### JOB
All the data should come back exactly as it was given.

### SOURCE EXCERPT
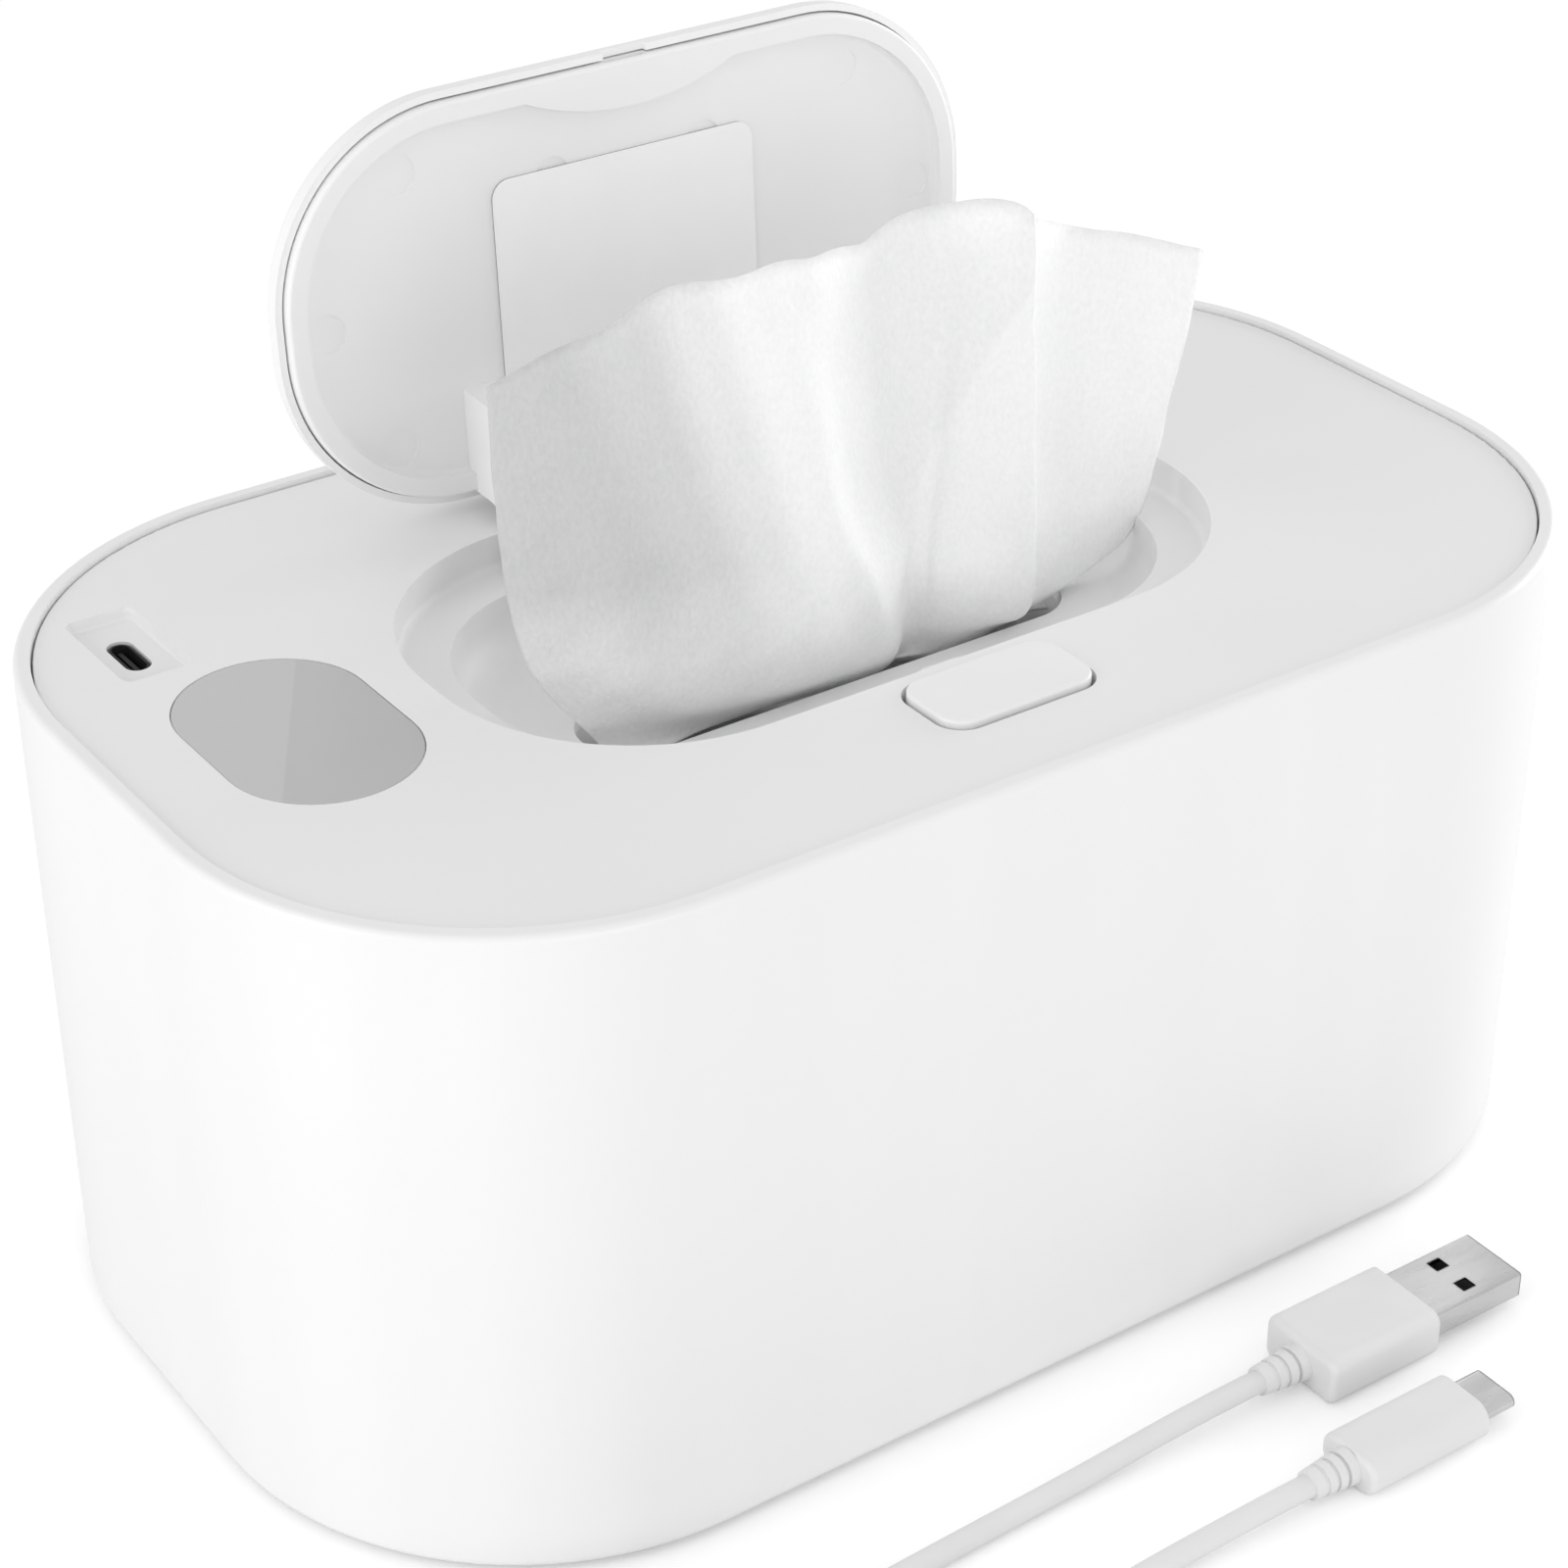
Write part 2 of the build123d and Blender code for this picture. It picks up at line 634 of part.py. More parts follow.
def gooseneck_arm():
    """Curved arm from the liner to the hinge pin, as its side profile drawn with the lid shut."""
    outer = arm_inner_radius + arm_thickness
    top = liner_floor + 0.5
    root_back = lid_back - lid_cap_wall - lid_seam_gap
    root_front = lid_back - arm_root_length
    root_low = liner_floor - arm_root_drop
    knee = (hinge_y - outer * sin(radians(45)), hinge_z - outer * cos(radians(45)))
    mid_outer = (hinge_y - outer * sin(radians(22.5)), hinge_z - outer * cos(radians(22.5)))
    foot_outer = (hinge_y, hinge_z - outer)
    foot_inner = (hinge_y, hinge_z - arm_inner_radius)
    mid_inner = (hinge_y - arm_inner_radius * sin(radians(45)), hinge_z - arm_inner_radius * cos(radians(45)))
    side_inner = (hinge_y - arm_inner_radius, hinge_z)
    outline = Polyline((root_back, top), (root_front, top), (root_front + 0.8, root_low + 3.0),
                       (root_front + 3.6, root_low), knee)
    outline += ThreePointArc(knee, mid_outer, foot_outer)
    outline += Line(foot_outer, foot_inner)
    outline += ThreePointArc(foot_inner, mid_inner, side_inner)
    outline += Line(side_inner, (root_back, top))
    start = arm_x - arm_width / 2
    arm = extrude(Plane.YZ.offset(start) * make_face(outline), arm_width)
    spoke = block(start, start + arm_width, hinge_y - arm_spoke / 2, hinge_y + arm_spoke / 2,
                  hinge_z - outer, hinge_z)
    barrel = rod(barrel_radius, start, start + arm_width, hinge_y, hinge_z)
    arm = arm + spoke + barrel
    return arm - rod(pin_radius + pin_gap / 2, start - 1, start + arm_width + 1, hinge_y, hinge_z)


def make_lid_inner():
    liner = rounded(*liner_outline, border_face, panel_top - lid_cap_plate, y=recess_y)
    liner = fillet(lowest(liner).edges(), liner_edge_round)
    tray = rounded(*grown(*liner_outline, -liner_border_width), border_face - 1, liner_floor, y=recess_y)
    bulge_radius = (bulge_half_length**2 + bulge_depth**2) / (2 * bulge_depth)
    border_inside = lid_front + lid_cap_wall + lid_seam_gap + liner_border_width
    bulge = post(bulge_radius, border_face - 2, liner_floor + 1, 0, border_inside + bulge_depth - bulge_radius)
    tray -= bulge
    liner -= fillet(highest(tray).edges(), 0.8)
    for x, along in mark_places:
        for side in (-1, 1):
            liner -= post(mark_diameter / 2, liner_floor - 1, liner_floor + mark_depth, side * x, lid_back - along)
    arm = gooseneck_arm()
    liner += arm
    liner += mirror(arm, about=Plane.YZ)
    return liner - catch_slot()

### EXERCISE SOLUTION
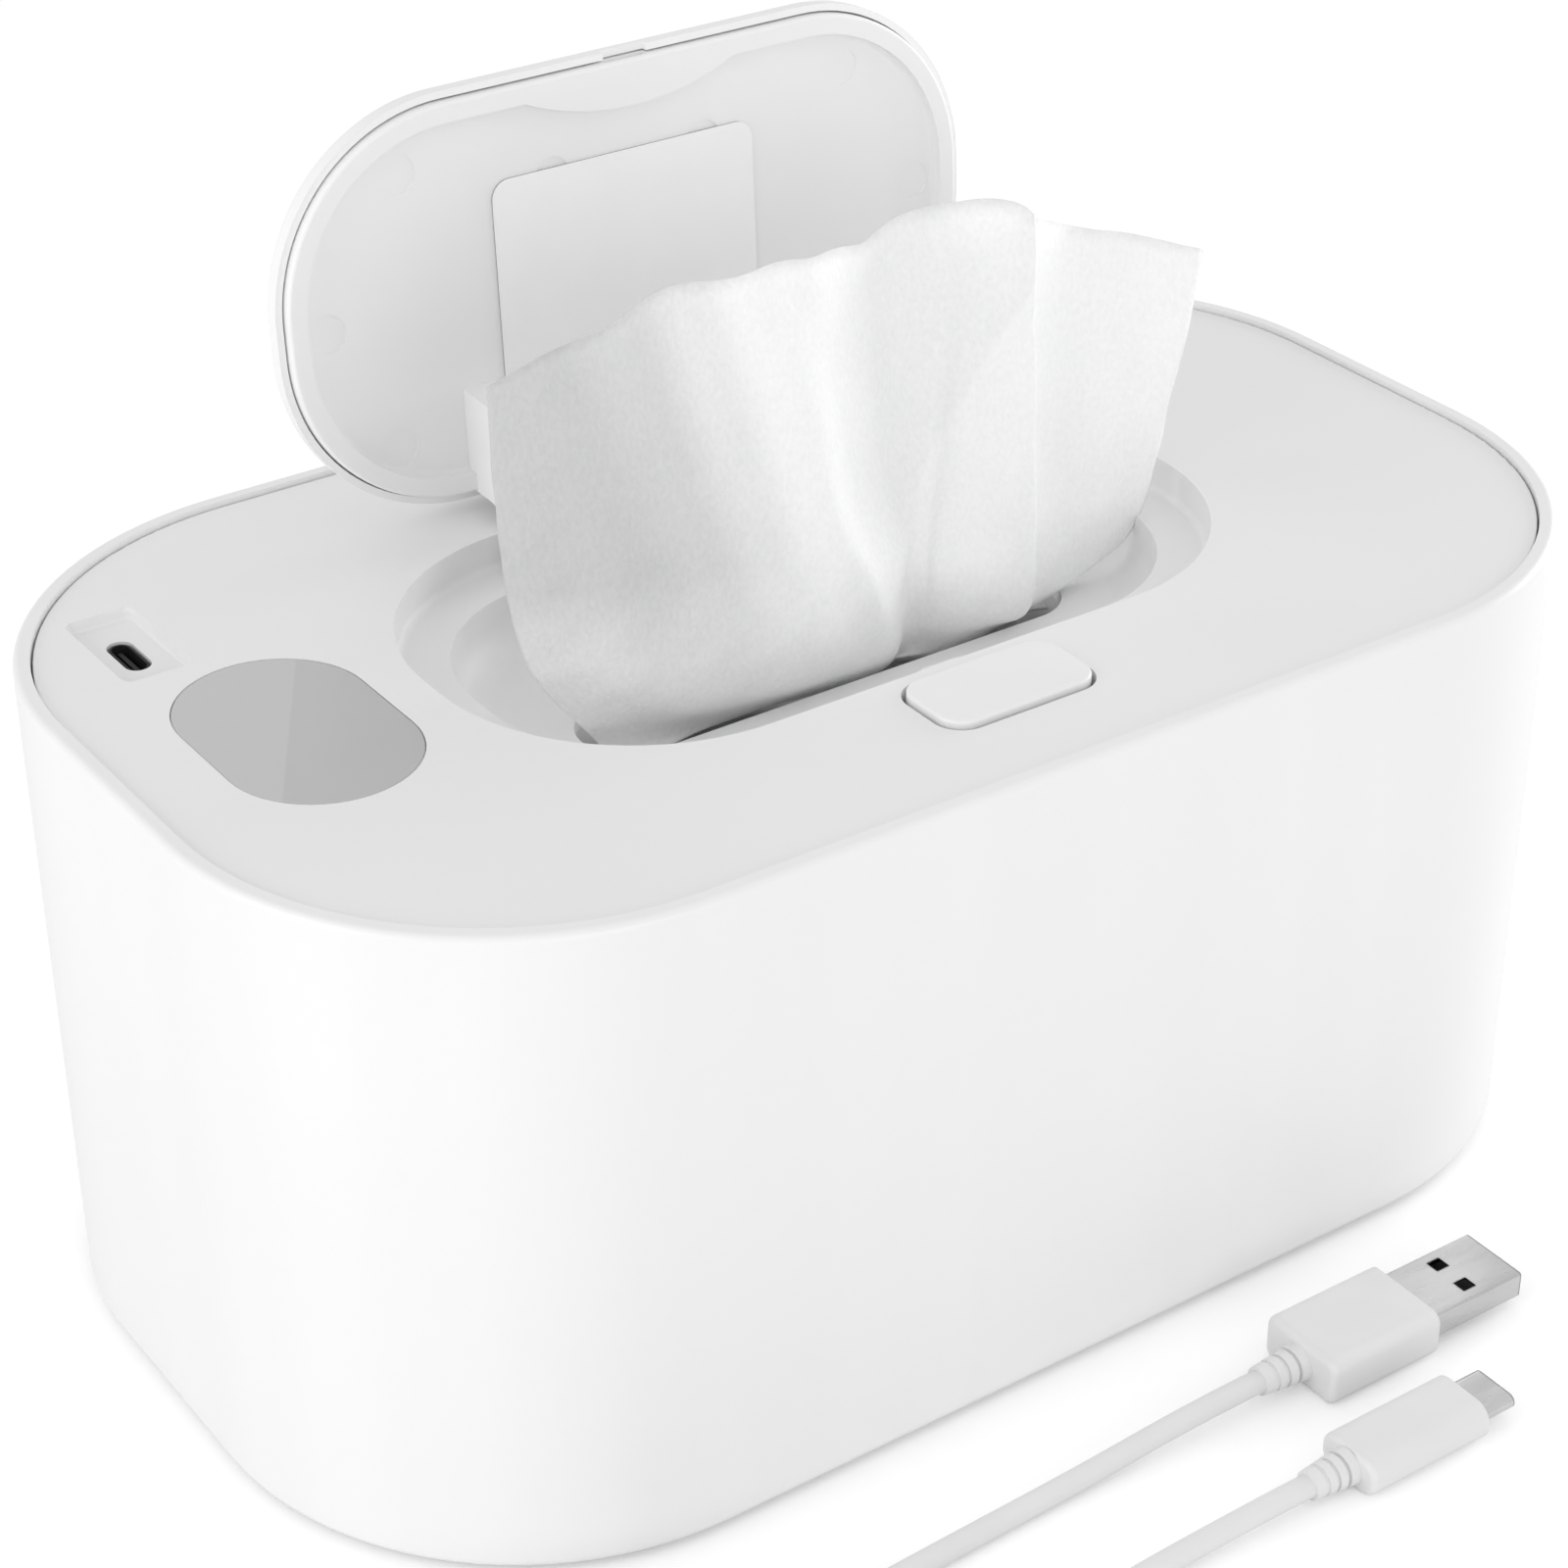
Write part 2 of the build123d and Blender code for this picture. It picks up at line 634 of part.py. More parts follow.
def gooseneck_arm():
    """Curved arm from the liner to the hinge pin, as its side profile drawn with the lid shut."""
    outer = arm_inner_radius + arm_thickness
    top = liner_floor + 0.5
    root_back = lid_back - lid_cap_wall - lid_seam_gap
    root_front = lid_back - arm_root_length
    root_low = liner_floor - arm_root_drop
    knee = (hinge_y - outer * sin(radians(45)), hinge_z - outer * cos(radians(45)))
    mid_outer = (hinge_y - outer * sin(radians(22.5)), hinge_z - outer * cos(radians(22.5)))
    foot_outer = (hinge_y, hinge_z - outer)
    foot_inner = (hinge_y, hinge_z - arm_inner_radius)
    mid_inner = (hinge_y - arm_inner_radius * sin(radians(45)), hinge_z - arm_inner_radius * cos(radians(45)))
    side_inner = (hinge_y - arm_inner_radius, hinge_z)
    outline = Polyline((root_back, top), (root_front, top), (root_front + 0.8, root_low + 3.0),
                       (root_front + 3.6, root_low), knee)
    outline += ThreePointArc(knee, mid_outer, foot_outer)
    outline += Line(foot_outer, foot_inner)
    outline += ThreePointArc(foot_inner, mid_inner, side_inner)
    outline += Line(side_inner, (root_back, top))
    start = arm_x - arm_width / 2
    arm = extrude(Plane.YZ.offset(start) * make_face(outline), arm_width)
    spoke = block(start, start + arm_width, hinge_y - arm_spoke / 2, hinge_y + arm_spoke / 2,
                  hinge_z - outer, hinge_z)
    barrel = rod(barrel_radius, start, start + arm_width, hinge_y, hinge_z)
    arm = arm + spoke + barrel
    return arm - rod(pin_radius + pin_gap / 2, start - 1, start + arm_width + 1, hinge_y, hinge_z)


def make_lid_inner():
    liner = rounded(*liner_outline, border_face, panel_top - lid_cap_plate, y=recess_y)
    liner = fillet(lowest(liner).edges(), liner_edge_round)
    tray = rounded(*grown(*liner_outline, -liner_border_width), border_face - 1, liner_floor, y=recess_y)
    bulge_radius = (bulge_half_length**2 + bulge_depth**2) / (2 * bulge_depth)
    border_inside = lid_front + lid_cap_wall + lid_seam_gap + liner_border_width
    bulge = post(bulge_radius, border_face - 2, liner_floor + 1, 0, border_inside + bulge_depth - bulge_radius)
    tray -= bulge
    liner -= fillet(highest(tray).edges(), 0.8)
    for x, along in mark_places:
        for side in (-1, 1):
            liner -= post(mark_diameter / 2, liner_floor - 1, liner_floor + mark_depth, side * x, lid_back - along)
    arm = gooseneck_arm()
    liner += arm
    liner += mirror(arm, about=Plane.YZ)
    return liner - catch_slot()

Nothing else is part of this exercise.